Conclusion: questions of internal and external partitions
The relationship between the EU and NATO is characterised by the superposition of competing imperial powers vying to extricate themselves from US superpower dominance and simultaneously to gain predominance within an embryonic EU state. The central EU powers of France and Germany have tended to intensify their alliance and extend their economic leverage through EU enlargement. This leverage may unravel with a dispute over the EU's internal command structure, but established commonality of geopolitical interests and economic influences over CEE will not necessarily wither as a consequence. The British vacillate between increasing economic clout through the EU and maintaining a military edge through an alliance with the US within NATO. The overlap of these states between a mostly military and a mainly economic bloc partly results from the subordinate character of EU states in military affairs relative to the US. The increasing economic power derived from development of the EU remains insufficient to counterbalance US hegemony, which also benefits from Japanese support (Arrighi, 1994).

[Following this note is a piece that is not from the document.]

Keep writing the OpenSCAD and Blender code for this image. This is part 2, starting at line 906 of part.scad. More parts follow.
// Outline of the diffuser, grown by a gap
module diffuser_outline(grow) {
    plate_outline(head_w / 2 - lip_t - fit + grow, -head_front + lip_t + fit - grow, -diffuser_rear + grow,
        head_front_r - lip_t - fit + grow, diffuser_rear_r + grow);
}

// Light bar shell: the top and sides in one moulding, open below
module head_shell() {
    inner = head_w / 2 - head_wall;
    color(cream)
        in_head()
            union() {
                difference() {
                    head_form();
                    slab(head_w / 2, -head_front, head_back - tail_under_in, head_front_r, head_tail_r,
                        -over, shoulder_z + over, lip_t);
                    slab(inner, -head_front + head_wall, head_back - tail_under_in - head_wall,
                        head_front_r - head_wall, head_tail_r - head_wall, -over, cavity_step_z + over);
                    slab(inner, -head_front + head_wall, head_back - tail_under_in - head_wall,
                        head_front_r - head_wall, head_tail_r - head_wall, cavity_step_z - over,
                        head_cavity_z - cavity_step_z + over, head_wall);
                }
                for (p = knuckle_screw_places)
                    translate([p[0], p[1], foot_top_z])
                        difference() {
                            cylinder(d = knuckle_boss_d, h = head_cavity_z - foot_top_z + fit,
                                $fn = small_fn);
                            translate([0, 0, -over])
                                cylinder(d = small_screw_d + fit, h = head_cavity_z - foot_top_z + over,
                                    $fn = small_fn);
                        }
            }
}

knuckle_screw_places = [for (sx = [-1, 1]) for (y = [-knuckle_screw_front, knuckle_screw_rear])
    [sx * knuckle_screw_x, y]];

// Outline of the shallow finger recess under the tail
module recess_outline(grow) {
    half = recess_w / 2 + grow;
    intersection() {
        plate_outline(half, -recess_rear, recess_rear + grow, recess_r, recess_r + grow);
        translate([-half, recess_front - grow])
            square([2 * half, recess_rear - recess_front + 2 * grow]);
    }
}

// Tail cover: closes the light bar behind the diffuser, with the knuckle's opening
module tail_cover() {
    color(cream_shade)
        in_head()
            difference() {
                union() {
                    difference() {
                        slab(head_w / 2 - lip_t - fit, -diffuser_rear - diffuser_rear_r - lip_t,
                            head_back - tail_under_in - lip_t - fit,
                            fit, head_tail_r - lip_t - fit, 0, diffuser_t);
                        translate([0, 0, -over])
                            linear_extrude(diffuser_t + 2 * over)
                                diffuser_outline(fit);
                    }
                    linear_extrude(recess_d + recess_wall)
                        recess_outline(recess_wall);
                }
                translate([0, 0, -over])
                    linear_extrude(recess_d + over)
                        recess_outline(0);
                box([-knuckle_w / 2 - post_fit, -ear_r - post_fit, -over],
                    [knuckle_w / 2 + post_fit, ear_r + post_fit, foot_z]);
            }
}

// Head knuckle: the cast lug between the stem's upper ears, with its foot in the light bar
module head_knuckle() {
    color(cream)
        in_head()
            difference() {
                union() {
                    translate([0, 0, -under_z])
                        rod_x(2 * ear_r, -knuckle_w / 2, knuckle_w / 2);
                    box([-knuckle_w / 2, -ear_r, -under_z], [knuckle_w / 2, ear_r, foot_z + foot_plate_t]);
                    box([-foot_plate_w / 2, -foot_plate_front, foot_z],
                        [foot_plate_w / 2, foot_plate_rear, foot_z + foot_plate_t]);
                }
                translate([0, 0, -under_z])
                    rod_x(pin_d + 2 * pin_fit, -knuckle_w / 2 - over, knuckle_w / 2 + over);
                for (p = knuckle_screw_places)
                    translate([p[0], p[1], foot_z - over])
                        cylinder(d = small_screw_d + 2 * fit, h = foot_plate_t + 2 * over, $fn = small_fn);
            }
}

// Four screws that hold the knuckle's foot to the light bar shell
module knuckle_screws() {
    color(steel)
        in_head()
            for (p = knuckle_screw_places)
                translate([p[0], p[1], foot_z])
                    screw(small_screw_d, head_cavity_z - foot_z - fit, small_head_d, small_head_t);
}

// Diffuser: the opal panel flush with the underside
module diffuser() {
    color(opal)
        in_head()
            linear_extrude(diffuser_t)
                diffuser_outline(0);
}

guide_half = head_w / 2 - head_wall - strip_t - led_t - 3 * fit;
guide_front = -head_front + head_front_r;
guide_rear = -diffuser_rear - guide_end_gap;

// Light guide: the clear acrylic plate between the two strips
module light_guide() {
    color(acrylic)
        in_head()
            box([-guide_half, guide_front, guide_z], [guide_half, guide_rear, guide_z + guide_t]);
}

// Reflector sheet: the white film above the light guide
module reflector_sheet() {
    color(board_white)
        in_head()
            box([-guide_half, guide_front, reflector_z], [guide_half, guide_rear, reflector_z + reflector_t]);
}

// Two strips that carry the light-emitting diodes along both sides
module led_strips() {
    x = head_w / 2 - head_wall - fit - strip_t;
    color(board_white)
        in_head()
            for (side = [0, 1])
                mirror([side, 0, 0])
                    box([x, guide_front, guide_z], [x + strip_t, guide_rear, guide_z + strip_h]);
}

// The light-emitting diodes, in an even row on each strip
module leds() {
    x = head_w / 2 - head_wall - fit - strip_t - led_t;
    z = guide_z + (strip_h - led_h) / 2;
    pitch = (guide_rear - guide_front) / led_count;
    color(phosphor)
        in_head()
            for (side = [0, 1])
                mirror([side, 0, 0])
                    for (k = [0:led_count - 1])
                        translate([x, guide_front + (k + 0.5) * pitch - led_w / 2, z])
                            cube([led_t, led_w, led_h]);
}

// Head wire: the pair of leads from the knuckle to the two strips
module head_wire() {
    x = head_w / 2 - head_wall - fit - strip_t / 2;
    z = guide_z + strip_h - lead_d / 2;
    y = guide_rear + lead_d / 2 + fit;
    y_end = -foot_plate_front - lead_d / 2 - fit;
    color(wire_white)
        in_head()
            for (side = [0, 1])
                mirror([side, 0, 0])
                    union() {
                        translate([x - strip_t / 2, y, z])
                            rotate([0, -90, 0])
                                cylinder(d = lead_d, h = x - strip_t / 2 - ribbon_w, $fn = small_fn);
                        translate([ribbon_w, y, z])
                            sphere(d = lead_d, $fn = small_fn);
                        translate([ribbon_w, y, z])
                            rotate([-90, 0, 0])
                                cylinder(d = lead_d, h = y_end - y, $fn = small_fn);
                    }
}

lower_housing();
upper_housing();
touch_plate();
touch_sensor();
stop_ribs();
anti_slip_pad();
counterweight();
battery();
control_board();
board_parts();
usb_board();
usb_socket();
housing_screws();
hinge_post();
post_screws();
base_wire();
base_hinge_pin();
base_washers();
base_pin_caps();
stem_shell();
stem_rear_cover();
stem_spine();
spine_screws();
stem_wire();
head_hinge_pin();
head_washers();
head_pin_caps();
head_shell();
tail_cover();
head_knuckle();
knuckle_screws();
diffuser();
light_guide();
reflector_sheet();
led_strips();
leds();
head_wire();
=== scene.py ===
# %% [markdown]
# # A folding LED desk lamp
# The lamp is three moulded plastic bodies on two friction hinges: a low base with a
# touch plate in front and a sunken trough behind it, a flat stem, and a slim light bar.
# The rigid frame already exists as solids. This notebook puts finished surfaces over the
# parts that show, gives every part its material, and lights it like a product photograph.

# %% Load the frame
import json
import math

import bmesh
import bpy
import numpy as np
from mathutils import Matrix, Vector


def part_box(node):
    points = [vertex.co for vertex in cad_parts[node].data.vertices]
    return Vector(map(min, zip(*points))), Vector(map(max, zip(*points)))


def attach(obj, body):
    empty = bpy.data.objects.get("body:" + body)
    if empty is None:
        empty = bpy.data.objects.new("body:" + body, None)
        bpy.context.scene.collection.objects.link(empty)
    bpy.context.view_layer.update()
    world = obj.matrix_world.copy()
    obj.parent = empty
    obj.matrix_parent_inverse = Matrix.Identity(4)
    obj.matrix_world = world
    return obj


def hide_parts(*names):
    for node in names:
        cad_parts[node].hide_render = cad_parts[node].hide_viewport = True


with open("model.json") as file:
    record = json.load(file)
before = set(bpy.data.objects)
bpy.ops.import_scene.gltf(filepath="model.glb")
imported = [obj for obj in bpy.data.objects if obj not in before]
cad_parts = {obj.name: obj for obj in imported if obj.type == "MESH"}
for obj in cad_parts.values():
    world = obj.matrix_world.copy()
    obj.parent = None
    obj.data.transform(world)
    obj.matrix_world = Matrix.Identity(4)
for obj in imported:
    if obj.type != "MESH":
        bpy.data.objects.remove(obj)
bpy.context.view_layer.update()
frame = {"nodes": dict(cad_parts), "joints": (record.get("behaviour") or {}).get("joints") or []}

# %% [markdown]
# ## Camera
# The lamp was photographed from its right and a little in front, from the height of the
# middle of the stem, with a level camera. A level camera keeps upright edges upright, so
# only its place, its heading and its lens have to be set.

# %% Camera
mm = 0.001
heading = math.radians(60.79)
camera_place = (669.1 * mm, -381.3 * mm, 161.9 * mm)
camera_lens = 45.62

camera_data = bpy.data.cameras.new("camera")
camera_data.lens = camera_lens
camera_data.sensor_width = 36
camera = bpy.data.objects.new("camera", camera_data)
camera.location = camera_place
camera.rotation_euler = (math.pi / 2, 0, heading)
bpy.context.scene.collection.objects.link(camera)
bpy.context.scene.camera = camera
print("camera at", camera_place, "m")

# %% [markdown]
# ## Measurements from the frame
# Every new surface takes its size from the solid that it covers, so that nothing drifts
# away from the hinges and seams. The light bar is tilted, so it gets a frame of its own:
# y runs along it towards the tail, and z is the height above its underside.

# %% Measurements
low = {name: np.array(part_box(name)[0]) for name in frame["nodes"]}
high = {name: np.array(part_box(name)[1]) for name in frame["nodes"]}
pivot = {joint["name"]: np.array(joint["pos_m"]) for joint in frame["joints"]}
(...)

The relations between the two organisations reveal the tensions spawned by internal and external pressures of imperial struggle. The centralisation of authority within the EU has been repeatedly articulated in the various speeches made by the head of the EU Commission, Romano Prodi, the President of France, Jacques Chirac, and the Minister of Foreign Affairs, Joschka Fischer, and even by the head of the EU Commission for Enlargement, Günter Verheugen. Within the EU there protracts a struggle for a structural rearrangement largely benefitting either the British or the French and German states. The Franco-German initiative for a two-tiered system aims at curtailing British power, while securing a position of leadership in an expansionary EU. In addition, another unstated purpose seems to be achieving supremacy over EU expansion in CEE, as the "spoils" of the "Cold War". As Verheugen stated,
The European Union is by far the largest trading partner of the thirteen candidate countries. Between 1993 and 1999, the total value of trade almost trebled to ?210 billion. Together, these countries account for 13.7 % of total foreign trade, a fact which makes them the EU's second most important trading partner after the USA. The EU's trade surplus with the candidate countries for 1999 stood at ?25.8 billion. Trading relations between the EU and the candidate countries have become even more intensive (Verheugen, 8 November, 2000).

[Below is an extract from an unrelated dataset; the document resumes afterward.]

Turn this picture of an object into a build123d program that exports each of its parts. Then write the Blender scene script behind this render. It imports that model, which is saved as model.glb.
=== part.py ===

What Verheugen conveniently fails to mention is the preponderance of trade from CEE in the direction of Germany. The principal contention over which EU powers will be able to extract the most surplus from CEE has been virtually decided, at least between Germany and France, according to Chirac (27 June, 2000).
The EU's continued subordination to US economic power and dependence on US military technology stunts the effectiveness of this imperial strategy, which is being feebly addressed through the formation of an EU military outfit. The bombing of Yugoslavia, at the same time that it annihilated the decisionary powers of the UN Security Council, also underlined the subordination of NATO-member EU powers to US strategic imperatives. Within NATO, the US continues to dominate with the aid of the UK, an obedient and mediating EU-NATO ally. For this reason, there are attempts to make of the EU a superpower, absorbing those CEE states that further strengthen the process.
In a world with the power of the USA; with new alliances to be made with the neighbours of Europe like Russia; developing nations with vast populations like India and China; Japan, not just an economic power but a country that will rightly increase its political might too; with the world increasingly forming powerful regional blocs - ASEAN, Mercosur; Europe's citizens need Europe to be strong and united. They need it to be a power in the world. Whatever its origin, Europe today is no longer just about peace. It is about projecting collective power. That is one very clear reason, quite apart from the economic reasons, why the central European nations want to join … Such a Europe can, in its economic and political strength, be a superpower; a superpower, but not a superstate (Blair, 6 October, 2000).
Finally, the issue of colonisation itself requires further elaboration that will not be explored in detail here, but that is problematised by the same peculiarity of the relative absence of coercive means mentioned above. Comaroff (1997) identifies three concurrent forms of colonialism in the South African context that may be partially relevant here. Each form derives from the respective social relations involved in administration, settlement-invasion, and "civilising" missionary work. The juxtaposition of these colonial elements may be a more appropriate indicator of state-formation in CEE and the expansionist form of the EU than the various forms of "capital" suggested by Bourdieu (1998) regarding the "ambivalent" character of the states developed in Northwestern Europe.
These concurrent colonial processes are arguably encountered in the EU/NATO-CEE relation as revamped forms. Administrative colonialism is occurring through bureaucratic means whereby the acquis communautaire is being transposed by (indirect) political economic coercion onto applicant states in CEE. As Verheugen betrays in his optimistic proclamations,
I am absolutely convinced that without the prospect of European integration, the countries of Central and Eastern Europe could not have managed the process of transformation so rapidly or so successfully (Verheugen, 3 October, 2000)
This administrative and institutional transposition is reinforced by capital flows. Settler colonialism is much less brutal than Enlightenment antecedents with the settlement of relatively wealthier EU proletarians in "safe" CEE countries (as occurred in Spain, Italy, and Greece earlier) and the migration of EU capital to exploit cheaper labour-power and purchase property in CEE. Finally, "civilising" colonialism is comparable to the various EU-, NATO-, and USAID-supported NGOs, inter alii, that diffuse the gospel of "free markets", "democracy", and "civil society" among the masses of CEE. These diverse colonial processes ensure an ambivalence and contestability within the functions and structures of the prospective EU state, as well as within applicant and member states.